A diverse mixture typical of an area that hasn’t been colonised by the well heeled. There are a number of big council-house blocks around Euston Station, but to the west there is an attractive cluster of Georgian and Regency houses. There is also a sizeable student population renting.

What are the best streets?

The village atmosphere of this small oasis surrounded by traffic-heavy urban throughways is centred around the shops on North Gower Street and Drummond Street. Regent’s Place is the new, mixed-use development designed by Sir Terry Farrell. The final phase of the 13-acre development is now under way and will create 172 residential units among the shops and offices.

What are the transport links like?

With a London mainline station on the doorstep they could hardly be better. Add in Euston Square Tube and there are five different Tube lines to choose from. There’s plenty of buses on Euston Road, which is the congestion charge boundary to the north. The West End and its theatres are a 15 minute walk away.

Any green spaces?

Regent’s Park — all 410 acres of it — is a ten-minute walk away. On balmy summer evenings you can watch outdoor Shakespeare productions in the park’s open-air theatre. Plans for St James Gardens and Euston Square Gardens will be an important part of the Euston station redevelopment scheme.

Any architectural gems?

There were. The Euston Arch, described as the first great monument of the railway age, was demolished in the 1960s.

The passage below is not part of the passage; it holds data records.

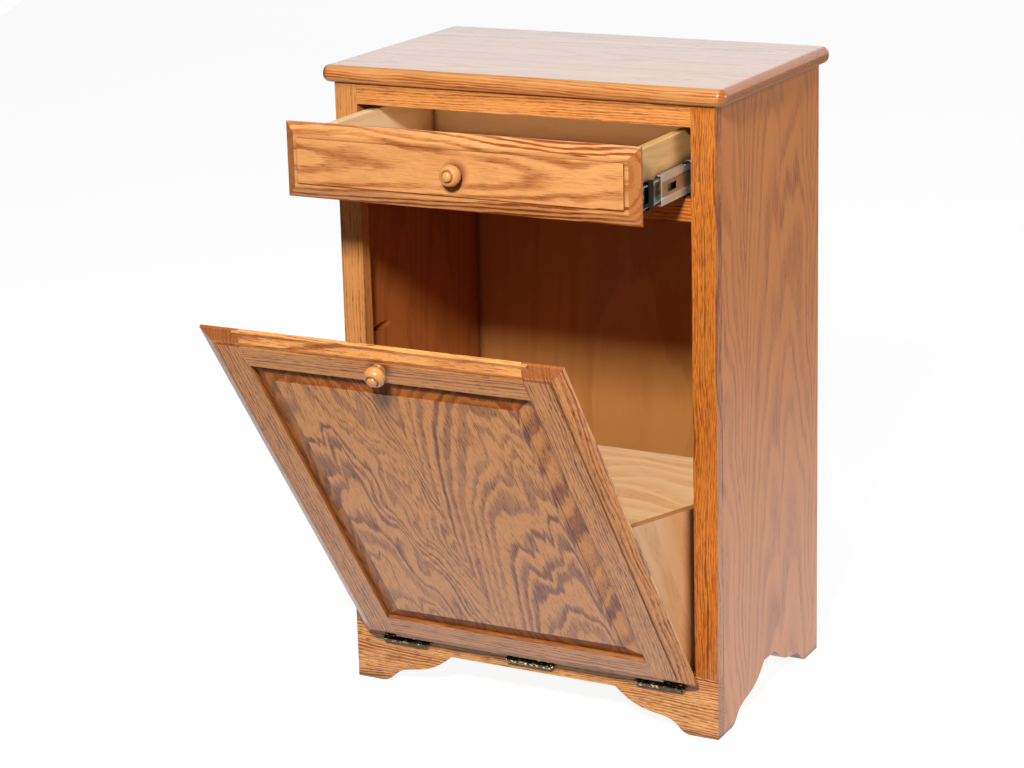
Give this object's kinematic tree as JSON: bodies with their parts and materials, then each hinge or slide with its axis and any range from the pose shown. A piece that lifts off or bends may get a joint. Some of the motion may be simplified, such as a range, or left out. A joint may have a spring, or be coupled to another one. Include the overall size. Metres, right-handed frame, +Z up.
{
  "type": "tilt-out bin cabinet",
  "caption": "Wooden tilt-out waste bin cabinet with a hinged raised-panel door carrying a bin shelf, a drawer on ball-bearing slides above it, and bracket feet.",
  "frame": {"origin": "on the floor, at the centre of the bounding box's bottom with the door and drawer open as pictured", "axes": "+Z up; +Y towards the back of the cabinet; +X to the right seen from the front"},
  "size_m": [0.562, 0.7302, 0.838],
  "materials": {
    "golden_oak": "satin lacquer over golden stain",
    "pale_maple": "clear satin lacquer",
    "pine": "sanded, unfinished",
    "zinc_steel": "bright zinc plate",
    "antique_brass": "antique, brushed",
    "black_plastic": "moulded nylon",
    "screw_steel": "yellow zinc plate"
  },
  "bodies": {
    "cabinet": {"back_panel": "golden_oak", "back_top_cleat": "pine", "base_rail": "golden_oak", "bottom_shelf": "golden_oak", "case_slide_screws": "screw_steel", "door_stop_screws": "screw_steel", "frame_hinge_screws": "antique_brass", "left_door_stop": "pine", "left_hinge_frame_leaf": "antique_brass", "left_hinge_pin": "antique_brass", "left_side_panel": "golden_oak", "left_slide_outer_member": "zinc_steel", "left_slide_spacer": "pine", "left_stile": "golden_oak", "left_top_cleat": "pine", "middle_hinge_frame_leaf": "antique_brass", "middle_hinge_pin": "antique_brass", "middle_rail": "golden_oak", "pocket_screws": "screw_steel", "right_door_stop": "pine", "right_hinge_frame_leaf": "antique_brass", "right_hinge_pin": "antique_brass", "right_side_panel": "golden_oak", "right_slide_outer_member": "zinc_steel", "right_slide_spacer": "pine", "right_stile": "golden_oak", "right_top_cleat": "pine", "top_board": "golden_oak", "top_rail": "golden_oak"},
    "door": {"bin_floor": "pale_maple", "door_bottom_rail": "golden_oak", "door_hinge_screws": "antique_brass", "door_knob": "golden_oak", "door_knob_screw": "screw_steel", "door_panel": "golden_oak", "door_top_rail": "golden_oak", "left_door_stile": "golden_oak", "left_gusset": "pale_maple", "left_hinge_door_leaf": "antique_brass", "middle_hinge_door_leaf": "antique_brass", "right_door_stile": "golden_oak", "right_gusset": "pale_maple", "right_hinge_door_leaf": "antique_brass"},
    "drawer": {"drawer_back": "pale_maple", "drawer_bottom": "pale_maple", "drawer_box_front": "pale_maple", "drawer_front": "golden_oak", "drawer_knob": "golden_oak", "drawer_knob_screw": "screw_steel", "drawer_slide_screws": "screw_steel", "left_drawer_side": "pale_maple", "left_slide_inner_member": "zinc_steel", "left_slide_lever": "black_plastic", "right_drawer_side": "pale_maple", "right_slide_inner_member": "zinc_steel", "right_slide_lever": "black_plastic"},
    "left_slide_middle": {"left_slide_middle_member": "zinc_steel", "left_slide_ball_cages": "black_plastic"},
    "right_slide_middle": {"right_slide_middle_member": "zinc_steel", "right_slide_ball_cages": "black_plastic"}
  },
  "joints": [
    {"name": "door_tilt", "type": "hinge", "parent": "cabinet", "child": "door", "pos_m": [0, 0.01385, 0.064], "axis": [1, 0, 0], "range_deg": [-34.9, 0]},
    {"name": "drawer_slide", "type": "slide", "parent": "cabinet", "child": "drawer", "axis": [0, -1, 0], "range_m": [-0.1525, 0.1475]},
    {"name": "left_middle_slide", "type": "slide", "parent": "cabinet", "child": "left_slide_middle", "axis": [0, -1, 0], "range_m": [-0.07625, 0.07375]},
    {"name": "right_middle_slide", "type": "slide", "parent": "cabinet", "child": "right_slide_middle", "axis": [0, -1, 0], "range_m": [-0.07625, 0.07375]}
  ],
  "couplings": [
    {"joint": "left_middle_slide", "follows": "drawer_slide", "ratio": 0.5},
    {"joint": "right_middle_slide", "follows": "drawer_slide", "ratio": 0.5}
  ]
}
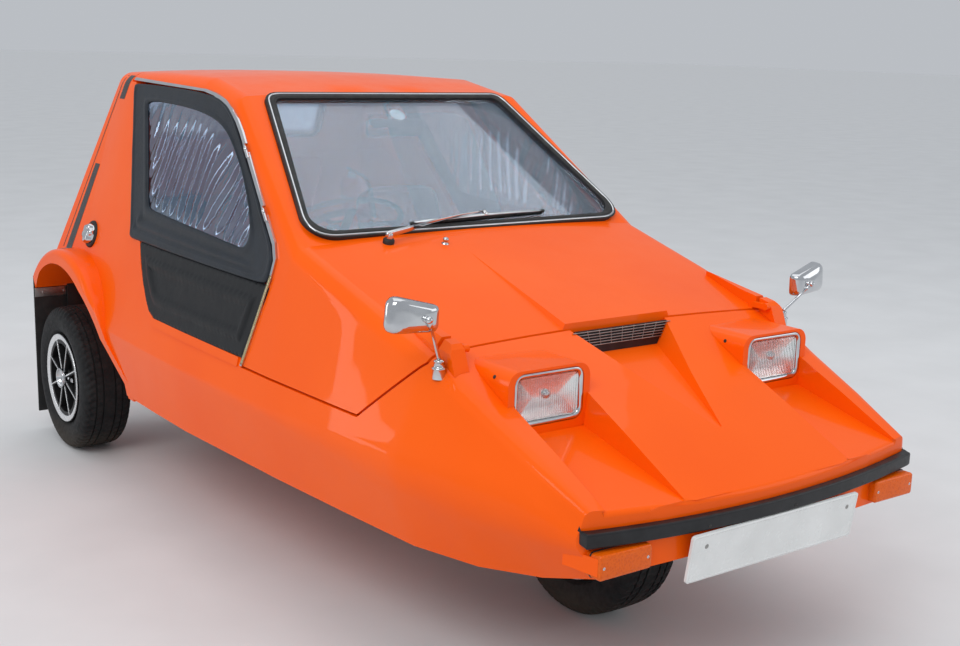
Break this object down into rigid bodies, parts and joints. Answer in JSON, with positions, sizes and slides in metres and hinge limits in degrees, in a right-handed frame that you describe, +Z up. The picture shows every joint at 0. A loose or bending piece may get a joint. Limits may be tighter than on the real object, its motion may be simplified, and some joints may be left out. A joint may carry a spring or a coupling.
{
  "type": "three wheeled car",
  "caption": "Wedge shaped two seat car with one steered front wheel, a tilting canopy, soft side screens and a boot lid.",
  "frame": {"origin": "on the ground under the middle of the car", "axes": "+Z up, +Y towards the tail, +X towards the car's left side"},
  "size_m": [1.397, 2.812, 1.2898],
  "materials": {
    "body_paint": "gloss orange gel coat",
    "black_trim": "satin black",
    "rubber": "matt",
    "tyre": "matt tread rubber",
    "chrome": "polished",
    "rim_paint": "satin black with bright edges",
    "glass": "clear",
    "screen_cloth": "coated black cloth",
    "clear_sheet": "clear flexible sheet",
    "seat_vinyl": "grained black vinyl",
    "chassis_paint": "satin black",
    "engine_metal": "oily casting",
    "exhaust_metal": "heat stained",
    "lamp_glass": "fluted",
    "amber_lens": "moulded lens",
    "red_lens": "moulded lens",
    "plate": "blank plate"
  },
  "bodies": {
    "tub": {"body_tub": "body_paint", "rear_window_seal": "rubber", "rear_window": "glass", "nose_grille": "black_trim", "chassis_frame": "chassis_paint", "rear_axle": "chassis_paint", "rear_links": "chassis_paint", "engine_block": "engine_metal", "propshaft": "chassis_paint", "exhaust": "exhaust_metal", "front_bumper": "rubber", "front_plate": "plate", "front_indicators": "amber_lens", "tail_lamps": "red_lens", "rear_plate": "plate", "mudflaps": "rubber", "hinge_fairings": "body_paint", "dash_panel": "black_trim", "steering_column": "black_trim", "fuel_cap": "chrome", "headlamp_pod_left": "body_paint", "headlamp_left": "lamp_glass", "seat_left": "seat_vinyl", "door_mirror_left": "chrome", "headlamp_pod_right": "body_paint", "headlamp_right": "lamp_glass", "seat_right": "seat_vinyl", "door_mirror_right": "chrome"},
    "canopy": {"canopy_shell": "body_paint", "windscreen_seal": "rubber", "windscreen": "glass", "wiper": "chrome", "interior_mirror": "black_trim", "canopy_strip_left": "chrome", "canopy_strip_right": "chrome", "lower_panel_left": "screen_cloth", "lower_panel_right": "screen_cloth"},
    "side_screen_left": {"screen_frame_left": "screen_cloth", "screen_window_left": "clear_sheet"},
    "side_screen_right": {"screen_frame_right": "screen_cloth", "screen_window_right": "clear_sheet"},
    "boot_lid": {"boot_lid": "body_paint"},
    "steering_wheel": {"steering_wheel": "black_trim"},
    "front_knuckle": {"front_arm": "chassis_paint"},
    "front_wheel": {"front_tyre": "tyre", "front_rim": "rim_paint"},
    "rear_wheel_left": {"rear_tyre_left": "tyre", "rear_rim_left": "rim_paint"},
    "rear_wheel_right": {"rear_tyre_right": "tyre", "rear_rim_right": "rim_paint"}
  },
  "joints": [
    {"name": "canopy_tilt", "type": "hinge", "parent": "tub", "child": "canopy", "pos_m": [0, -0.905, 0.75], "axis": [1, 0, 0], "range_deg": [0, 48]},
    {"name": "side_screen_left_swing", "type": "hinge", "parent": "canopy", "child": "side_screen_left", "pos_m": [0.578, -0.192, 0.89], "axis": [0.1536, -0.7579, -0.6341], "range_deg": [0, 70]},
    {"name": "side_screen_right_swing", "type": "hinge", "parent": "canopy", "child": "side_screen_right", "pos_m": [-0.578, -0.192, 0.89], "axis": [0.1536, 0.7579, 0.6341], "range_deg": [0, 70]},
    {"name": "boot_lid_lift", "type": "hinge", "parent": "tub", "child": "boot_lid", "pos_m": [0, 1.2308, 0.9769], "axis": [1, 0, 0], "range_deg": [0, 80]},
    {"name": "front_steer", "type": "hinge", "parent": "tub", "child": "front_knuckle", "pos_m": [0, -1.1, 0.44], "axis": [0, 0, 1], "range_deg": [-30, 30]},
    {"name": "steering_wheel_turn", "type": "hinge", "parent": "tub", "child": "steering_wheel", "pos_m": [-0.29, 0.02, 0.79], "axis": [0, 0.8191, 0.5736], "range_deg": [-361, 361]},
    {"name": "front_wheel_roll", "type": "hinge", "parent": "front_knuckle", "child": "front_wheel", "pos_m": [0, -0.804, 0.243], "axis": [1, 0, 0], "continuous": true},
    {"name": "rear_wheel_left_roll", "type": "hinge", "parent": "tub", "child": "rear_wheel_left", "pos_m": [0.6095, 1.152, 0.243], "axis": [1, 0, 0], "continuous": true},
    {"name": "rear_wheel_right_roll", "type": "hinge", "parent": "tub", "child": "rear_wheel_right", "pos_m": [-0.6095, 1.152, 0.243], "axis": [1, 0, 0], "continuous": true}
  ],
  "couplings": [
    {"joint": "steering_wheel_turn", "follows": "front_steer", "ratio": 12}
  ]
}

Much of the original stone was found dumped in a canal and has been given back to the Euston Arch Trust, which hopes that the rebuilding of the arch will be a centrepiece of any redevelopment of the station.

What are the schools like?

Secondary Maria Fidelis, one of London’s oldest Roman Catholic girls’ schools, was said by Ofsted to have “a lovely atmosphere”. Netley Primary School is a multicultural mixed-ability school with a “good” rating from Ofsted. The popular private girls’ school Francis Holland is in nearby Regent’s Park.

And the politics?

Frank Dobson has been the Labour MP for the area since 1979.

Are there any good restaurants or bars?

There’s cheap and cheerful cafés plus a number of curry houses, particularly in Drummond Street, and chain eateries in Regent’s Place, with some restaurants due to open in the summer. Camden, Bloomsbury and the West End are close.

What about shops?

Drummond Street has some small shops, while there’s a Sainsbury’s Local in Regent’s Place. Bloomsbury’s Brunswick Shopping Centre is not far away.

What I get for my money?

“Expect to pay about £300,000 to £350,000 for a modern one-bedroom flat,” Laurence Glynne, of agency LDG, says, “and £475,000 to £600,000 for a two-bedroom apartment, depending on size.” It’s considerably cheaper than nearby Fitzrovia.